What the Nazis also loved to do was giving their most important things names that came from the norse of germanic mythology. Some of the nazi leaders were quite in love with that kind of stuff and they gave germanic or norse names to things that were meaningful to them.

So that also gives you the possibility to give names to your submarine like:

Thors Rache (Thors Revenge)
Siegfriedslanze (The Lance of Siegfried)
Donnerhammer (Hammer of Thunder)
Wotans Macht (Odins (Wotans) Might)

Stuff like that.

Cheers
 

My vote would go for Lord Tirians "Zeitboot" . It is accurate and, ahem, timeless, as a name.
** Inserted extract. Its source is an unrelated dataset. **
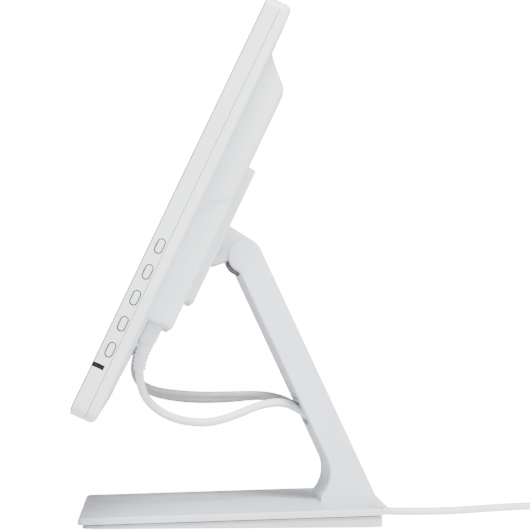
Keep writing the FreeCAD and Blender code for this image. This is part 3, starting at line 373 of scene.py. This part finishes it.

But yes, Germans just love(d) to have abbreviations for more or less complex names. So stuff like SdKfz (Sonderkraftfahrzeug = Special Vehicle) or PaK (Panzerabwehrkanone = Anti Tank Cannon) are still all too common in the German military today (though the examples are from WW2).
I'd add:
Flak => => Flugabwehrkanone (Anti Aircraft Cannon)
Flarak => Flugabwehrrakete (Anti Aircraft Missile, or Ground-Air Missile)
 

But yes, Germans just love(d) to have abbreviations for more or less complex names.
Hah! When I lived in Berlin, I often only knew things by their acronyms. I shopped there every Saturday for 4 years, and never did find out what "KDW" stood for.